* **Problem to solve**: Return only the lines running from the line with "inset = TAB_STITCH_INSET" down to the line with "obj.matrix_world = Matrix.Identity(4)", both included, exactly as they appear.

[start of Information provided]

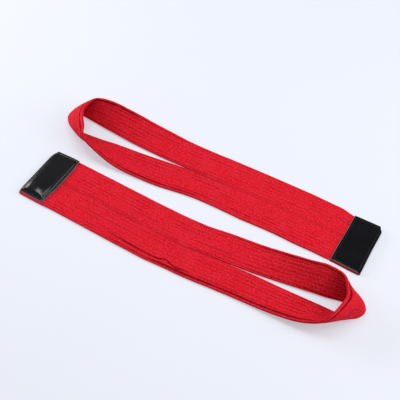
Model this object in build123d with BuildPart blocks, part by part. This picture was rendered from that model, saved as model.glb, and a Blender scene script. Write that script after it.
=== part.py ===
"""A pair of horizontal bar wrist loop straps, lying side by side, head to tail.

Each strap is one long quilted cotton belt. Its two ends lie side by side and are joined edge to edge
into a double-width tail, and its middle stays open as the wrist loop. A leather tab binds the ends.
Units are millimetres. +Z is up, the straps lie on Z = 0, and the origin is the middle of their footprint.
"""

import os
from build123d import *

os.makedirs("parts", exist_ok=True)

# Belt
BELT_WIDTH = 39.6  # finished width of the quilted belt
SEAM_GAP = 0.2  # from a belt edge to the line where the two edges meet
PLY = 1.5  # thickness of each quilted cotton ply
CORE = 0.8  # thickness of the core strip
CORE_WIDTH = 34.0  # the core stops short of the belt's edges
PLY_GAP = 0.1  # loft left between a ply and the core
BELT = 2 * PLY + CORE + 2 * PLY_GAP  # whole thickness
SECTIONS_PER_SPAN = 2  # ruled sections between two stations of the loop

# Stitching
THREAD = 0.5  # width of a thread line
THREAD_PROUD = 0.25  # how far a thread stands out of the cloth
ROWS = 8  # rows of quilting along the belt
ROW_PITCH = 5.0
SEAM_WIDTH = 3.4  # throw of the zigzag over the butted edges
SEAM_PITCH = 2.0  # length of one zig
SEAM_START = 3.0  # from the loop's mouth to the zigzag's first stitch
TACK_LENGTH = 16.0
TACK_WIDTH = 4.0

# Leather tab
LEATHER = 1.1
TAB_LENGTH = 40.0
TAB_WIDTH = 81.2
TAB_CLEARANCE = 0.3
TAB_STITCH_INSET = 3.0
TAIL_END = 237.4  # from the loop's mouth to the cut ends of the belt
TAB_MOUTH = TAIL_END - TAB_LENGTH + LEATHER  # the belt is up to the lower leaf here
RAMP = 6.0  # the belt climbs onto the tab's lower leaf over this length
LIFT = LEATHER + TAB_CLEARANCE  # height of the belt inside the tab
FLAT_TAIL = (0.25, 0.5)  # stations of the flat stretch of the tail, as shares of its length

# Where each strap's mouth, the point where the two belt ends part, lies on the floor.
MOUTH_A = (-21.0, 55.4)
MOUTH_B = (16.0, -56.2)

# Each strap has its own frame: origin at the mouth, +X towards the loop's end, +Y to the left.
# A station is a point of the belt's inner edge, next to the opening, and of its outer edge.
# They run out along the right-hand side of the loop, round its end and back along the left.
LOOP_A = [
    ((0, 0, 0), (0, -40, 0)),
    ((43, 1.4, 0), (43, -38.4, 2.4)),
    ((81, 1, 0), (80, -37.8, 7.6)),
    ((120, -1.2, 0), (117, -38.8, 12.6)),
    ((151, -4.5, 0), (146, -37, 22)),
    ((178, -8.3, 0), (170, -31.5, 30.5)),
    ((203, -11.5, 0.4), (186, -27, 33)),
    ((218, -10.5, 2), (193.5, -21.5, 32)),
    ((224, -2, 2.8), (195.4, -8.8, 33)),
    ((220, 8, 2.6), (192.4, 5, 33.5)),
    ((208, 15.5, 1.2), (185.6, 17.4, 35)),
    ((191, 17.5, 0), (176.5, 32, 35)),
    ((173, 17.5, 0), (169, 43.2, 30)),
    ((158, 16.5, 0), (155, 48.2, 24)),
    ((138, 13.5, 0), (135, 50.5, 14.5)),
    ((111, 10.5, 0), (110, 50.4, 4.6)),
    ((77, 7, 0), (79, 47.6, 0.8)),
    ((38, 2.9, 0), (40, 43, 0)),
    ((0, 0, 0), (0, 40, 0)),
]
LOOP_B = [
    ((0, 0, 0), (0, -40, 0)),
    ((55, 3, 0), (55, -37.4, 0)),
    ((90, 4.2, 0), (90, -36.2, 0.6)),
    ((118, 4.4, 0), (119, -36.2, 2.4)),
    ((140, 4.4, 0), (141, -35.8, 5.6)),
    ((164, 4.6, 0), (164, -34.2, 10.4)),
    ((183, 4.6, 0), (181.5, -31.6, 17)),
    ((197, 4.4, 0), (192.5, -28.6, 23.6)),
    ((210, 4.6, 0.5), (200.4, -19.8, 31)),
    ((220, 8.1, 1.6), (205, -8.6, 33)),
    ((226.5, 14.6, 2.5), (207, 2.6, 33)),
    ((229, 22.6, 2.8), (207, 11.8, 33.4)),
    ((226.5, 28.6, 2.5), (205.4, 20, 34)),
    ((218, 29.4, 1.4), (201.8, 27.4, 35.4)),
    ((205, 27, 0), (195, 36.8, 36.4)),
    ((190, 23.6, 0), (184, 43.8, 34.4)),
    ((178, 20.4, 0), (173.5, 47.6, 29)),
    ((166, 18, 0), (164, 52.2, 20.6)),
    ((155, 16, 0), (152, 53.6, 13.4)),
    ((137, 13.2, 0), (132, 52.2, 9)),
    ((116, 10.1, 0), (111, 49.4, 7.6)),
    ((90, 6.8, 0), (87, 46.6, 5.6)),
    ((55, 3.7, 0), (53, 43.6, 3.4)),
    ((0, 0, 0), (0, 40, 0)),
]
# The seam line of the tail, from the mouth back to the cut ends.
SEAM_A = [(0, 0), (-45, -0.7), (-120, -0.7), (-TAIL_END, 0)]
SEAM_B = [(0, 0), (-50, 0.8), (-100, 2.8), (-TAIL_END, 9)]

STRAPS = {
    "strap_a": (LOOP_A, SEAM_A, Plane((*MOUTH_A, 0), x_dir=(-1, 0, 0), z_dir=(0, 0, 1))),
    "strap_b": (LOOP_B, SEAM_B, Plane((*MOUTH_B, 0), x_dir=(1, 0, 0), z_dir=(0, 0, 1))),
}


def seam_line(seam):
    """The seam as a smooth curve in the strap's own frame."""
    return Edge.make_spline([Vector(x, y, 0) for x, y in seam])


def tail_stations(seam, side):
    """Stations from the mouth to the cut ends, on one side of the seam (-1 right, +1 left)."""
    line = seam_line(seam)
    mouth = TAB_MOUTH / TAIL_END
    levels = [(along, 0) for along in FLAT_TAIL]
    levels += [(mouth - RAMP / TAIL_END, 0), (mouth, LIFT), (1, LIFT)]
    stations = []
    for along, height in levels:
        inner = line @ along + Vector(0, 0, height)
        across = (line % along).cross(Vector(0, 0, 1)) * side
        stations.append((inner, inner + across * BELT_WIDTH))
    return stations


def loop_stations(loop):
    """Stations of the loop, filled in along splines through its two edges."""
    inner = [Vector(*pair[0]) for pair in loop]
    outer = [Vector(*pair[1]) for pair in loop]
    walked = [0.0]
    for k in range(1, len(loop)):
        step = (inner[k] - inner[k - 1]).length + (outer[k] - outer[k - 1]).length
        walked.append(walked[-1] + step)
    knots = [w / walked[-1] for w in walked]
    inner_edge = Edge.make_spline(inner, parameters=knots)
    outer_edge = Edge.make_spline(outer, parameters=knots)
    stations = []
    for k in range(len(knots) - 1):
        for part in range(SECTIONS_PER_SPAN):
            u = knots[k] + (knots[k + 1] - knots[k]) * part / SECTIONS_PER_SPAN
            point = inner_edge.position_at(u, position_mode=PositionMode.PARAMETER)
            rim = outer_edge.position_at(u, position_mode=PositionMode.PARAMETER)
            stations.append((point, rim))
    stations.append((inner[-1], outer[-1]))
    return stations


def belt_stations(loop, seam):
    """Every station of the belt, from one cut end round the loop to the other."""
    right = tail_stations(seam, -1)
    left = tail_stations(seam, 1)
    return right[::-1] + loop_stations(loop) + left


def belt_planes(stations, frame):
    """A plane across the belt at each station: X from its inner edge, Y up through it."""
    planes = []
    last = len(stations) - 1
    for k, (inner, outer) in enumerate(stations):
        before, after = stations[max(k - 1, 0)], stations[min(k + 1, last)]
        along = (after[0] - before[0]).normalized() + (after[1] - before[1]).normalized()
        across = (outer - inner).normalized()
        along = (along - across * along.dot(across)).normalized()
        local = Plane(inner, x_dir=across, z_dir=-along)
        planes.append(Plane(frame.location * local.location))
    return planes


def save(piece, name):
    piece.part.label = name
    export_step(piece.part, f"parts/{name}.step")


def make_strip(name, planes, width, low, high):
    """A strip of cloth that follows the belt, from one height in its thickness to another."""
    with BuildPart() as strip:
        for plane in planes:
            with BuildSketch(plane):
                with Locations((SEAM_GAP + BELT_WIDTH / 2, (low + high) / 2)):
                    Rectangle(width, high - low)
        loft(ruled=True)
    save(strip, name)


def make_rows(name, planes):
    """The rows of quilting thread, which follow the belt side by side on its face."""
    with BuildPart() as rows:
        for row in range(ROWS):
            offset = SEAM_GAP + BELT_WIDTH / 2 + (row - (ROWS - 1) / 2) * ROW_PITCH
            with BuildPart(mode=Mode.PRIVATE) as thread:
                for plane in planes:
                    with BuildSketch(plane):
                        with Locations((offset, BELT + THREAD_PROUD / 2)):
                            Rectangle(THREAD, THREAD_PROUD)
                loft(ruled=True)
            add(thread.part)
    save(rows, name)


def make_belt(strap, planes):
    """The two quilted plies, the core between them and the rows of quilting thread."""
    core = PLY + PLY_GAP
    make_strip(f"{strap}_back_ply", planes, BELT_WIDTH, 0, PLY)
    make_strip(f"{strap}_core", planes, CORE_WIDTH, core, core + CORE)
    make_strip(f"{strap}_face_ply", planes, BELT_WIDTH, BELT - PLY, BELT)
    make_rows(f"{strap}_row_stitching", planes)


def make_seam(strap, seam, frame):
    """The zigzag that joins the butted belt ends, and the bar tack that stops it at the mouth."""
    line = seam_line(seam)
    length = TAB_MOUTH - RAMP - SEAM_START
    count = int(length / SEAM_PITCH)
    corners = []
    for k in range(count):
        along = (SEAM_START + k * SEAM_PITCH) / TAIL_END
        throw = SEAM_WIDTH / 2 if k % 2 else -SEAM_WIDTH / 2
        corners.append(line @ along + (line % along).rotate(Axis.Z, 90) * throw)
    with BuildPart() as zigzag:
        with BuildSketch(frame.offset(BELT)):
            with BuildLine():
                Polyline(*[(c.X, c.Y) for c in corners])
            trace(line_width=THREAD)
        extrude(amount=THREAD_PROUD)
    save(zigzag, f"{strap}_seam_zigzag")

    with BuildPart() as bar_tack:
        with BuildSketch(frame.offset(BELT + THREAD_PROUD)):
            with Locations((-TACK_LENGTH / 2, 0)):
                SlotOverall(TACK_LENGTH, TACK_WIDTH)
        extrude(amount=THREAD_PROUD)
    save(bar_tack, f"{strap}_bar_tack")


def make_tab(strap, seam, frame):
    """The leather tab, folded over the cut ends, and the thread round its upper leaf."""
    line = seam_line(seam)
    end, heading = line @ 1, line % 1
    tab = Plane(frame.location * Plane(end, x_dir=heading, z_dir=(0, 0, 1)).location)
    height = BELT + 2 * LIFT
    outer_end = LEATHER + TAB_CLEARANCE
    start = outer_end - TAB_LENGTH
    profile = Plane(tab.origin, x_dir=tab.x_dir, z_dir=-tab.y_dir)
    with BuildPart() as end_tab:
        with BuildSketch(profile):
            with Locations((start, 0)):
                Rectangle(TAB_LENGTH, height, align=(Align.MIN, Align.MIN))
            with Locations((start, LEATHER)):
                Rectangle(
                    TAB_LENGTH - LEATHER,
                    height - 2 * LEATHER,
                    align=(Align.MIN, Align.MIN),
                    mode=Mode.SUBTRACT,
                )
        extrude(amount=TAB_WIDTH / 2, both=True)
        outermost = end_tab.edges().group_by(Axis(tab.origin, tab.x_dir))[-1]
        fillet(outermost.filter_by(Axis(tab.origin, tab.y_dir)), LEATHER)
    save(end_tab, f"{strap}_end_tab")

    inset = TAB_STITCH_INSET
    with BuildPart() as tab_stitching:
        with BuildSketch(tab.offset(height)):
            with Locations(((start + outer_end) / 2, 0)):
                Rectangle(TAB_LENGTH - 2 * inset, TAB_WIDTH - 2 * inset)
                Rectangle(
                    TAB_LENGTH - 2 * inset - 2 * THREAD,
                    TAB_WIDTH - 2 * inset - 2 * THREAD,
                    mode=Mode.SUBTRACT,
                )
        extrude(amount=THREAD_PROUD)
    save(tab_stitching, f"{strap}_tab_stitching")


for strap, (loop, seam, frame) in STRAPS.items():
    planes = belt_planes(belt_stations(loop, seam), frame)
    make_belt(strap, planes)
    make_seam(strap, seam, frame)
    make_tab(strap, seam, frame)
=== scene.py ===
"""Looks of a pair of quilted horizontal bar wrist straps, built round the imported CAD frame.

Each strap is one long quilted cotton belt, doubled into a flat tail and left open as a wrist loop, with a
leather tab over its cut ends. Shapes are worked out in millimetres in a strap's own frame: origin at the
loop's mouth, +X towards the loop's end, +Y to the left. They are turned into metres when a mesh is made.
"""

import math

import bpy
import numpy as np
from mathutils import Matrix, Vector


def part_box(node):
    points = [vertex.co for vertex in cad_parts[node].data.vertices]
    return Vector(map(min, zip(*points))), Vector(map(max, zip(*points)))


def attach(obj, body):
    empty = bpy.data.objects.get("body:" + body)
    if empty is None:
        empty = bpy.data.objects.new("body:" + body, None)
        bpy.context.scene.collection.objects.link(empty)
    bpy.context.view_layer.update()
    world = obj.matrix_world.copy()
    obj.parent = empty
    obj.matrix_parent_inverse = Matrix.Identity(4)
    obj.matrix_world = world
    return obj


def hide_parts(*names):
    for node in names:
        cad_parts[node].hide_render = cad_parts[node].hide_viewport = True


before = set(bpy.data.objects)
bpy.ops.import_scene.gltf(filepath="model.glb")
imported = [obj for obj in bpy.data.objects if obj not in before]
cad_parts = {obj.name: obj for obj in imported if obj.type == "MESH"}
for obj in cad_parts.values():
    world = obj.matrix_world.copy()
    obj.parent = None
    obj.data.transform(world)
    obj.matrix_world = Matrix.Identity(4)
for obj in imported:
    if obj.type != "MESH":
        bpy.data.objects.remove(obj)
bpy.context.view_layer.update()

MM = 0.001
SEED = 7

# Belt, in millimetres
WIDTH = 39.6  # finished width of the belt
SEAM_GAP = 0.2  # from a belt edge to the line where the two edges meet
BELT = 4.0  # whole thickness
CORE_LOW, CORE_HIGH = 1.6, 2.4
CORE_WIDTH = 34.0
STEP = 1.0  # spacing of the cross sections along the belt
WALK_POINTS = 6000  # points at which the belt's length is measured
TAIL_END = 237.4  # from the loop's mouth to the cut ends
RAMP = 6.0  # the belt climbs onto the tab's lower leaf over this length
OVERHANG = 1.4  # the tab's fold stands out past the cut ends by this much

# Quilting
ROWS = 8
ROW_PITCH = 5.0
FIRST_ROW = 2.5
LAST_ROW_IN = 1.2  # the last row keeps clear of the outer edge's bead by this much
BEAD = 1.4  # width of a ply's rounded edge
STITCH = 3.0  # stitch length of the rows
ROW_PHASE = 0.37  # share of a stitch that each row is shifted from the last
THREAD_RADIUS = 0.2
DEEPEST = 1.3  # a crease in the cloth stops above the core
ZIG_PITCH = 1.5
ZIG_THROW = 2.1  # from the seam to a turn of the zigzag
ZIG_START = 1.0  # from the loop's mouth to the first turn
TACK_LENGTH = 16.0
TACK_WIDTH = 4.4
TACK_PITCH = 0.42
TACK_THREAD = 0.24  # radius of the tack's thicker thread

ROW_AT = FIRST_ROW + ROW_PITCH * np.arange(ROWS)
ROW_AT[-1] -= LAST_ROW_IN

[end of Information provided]

* **Response for this exercise**:
    inset = TAB_STITCH_INSET
    with BuildPart() as tab_stitching:
        with BuildSketch(tab.offset(height)):
            with Locations(((start + outer_end) / 2, 0)):
                Rectangle(TAB_LENGTH - 2 * inset, TAB_WIDTH - 2 * inset)
                Rectangle(
                    TAB_LENGTH - 2 * inset - 2 * THREAD,
                    TAB_WIDTH - 2 * inset - 2 * THREAD,
                    mode=Mode.SUBTRACT,
                )
        extrude(amount=THREAD_PROUD)
    save(tab_stitching, f"{strap}_tab_stitching")


for strap, (loop, seam, frame) in STRAPS.items():
    planes = belt_planes(belt_stations(loop, seam), frame)
    make_belt(strap, planes)
    make_seam(strap, seam, frame)
    make_tab(strap, seam, frame)
=== scene.py ===
"""Looks of a pair of quilted horizontal bar wrist straps, built round the imported CAD frame.

Each strap is one long quilted cotton belt, doubled into a flat tail and left open as a wrist loop, with a
leather tab over its cut ends. Shapes are worked out in millimetres in a strap's own frame: origin at the
loop's mouth, +X towards the loop's end, +Y to the left. They are turned into metres when a mesh is made.
"""

import math

import bpy
import numpy as np
from mathutils import Matrix, Vector


def part_box(node):
    points = [vertex.co for vertex in cad_parts[node].data.vertices]
    return Vector(map(min, zip(*points))), Vector(map(max, zip(*points)))


def attach(obj, body):
    empty = bpy.data.objects.get("body:" + body)
    if empty is None:
        empty = bpy.data.objects.new("body:" + body, None)
        bpy.context.scene.collection.objects.link(empty)
    bpy.context.view_layer.update()
    world = obj.matrix_world.copy()
    obj.parent = empty
    obj.matrix_parent_inverse = Matrix.Identity(4)
    obj.matrix_world = world
    return obj


def hide_parts(*names):
    for node in names:
        cad_parts[node].hide_render = cad_parts[node].hide_viewport = True


before = set(bpy.data.objects)
bpy.ops.import_scene.gltf(filepath="model.glb")
imported = [obj for obj in bpy.data.objects if obj not in before]
cad_parts = {obj.name: obj for obj in imported if obj.type == "MESH"}
for obj in cad_parts.values():
    world = obj.matrix_world.copy()
    obj.parent = None
    obj.data.transform(world)
    obj.matrix_world = Matrix.Identity(4)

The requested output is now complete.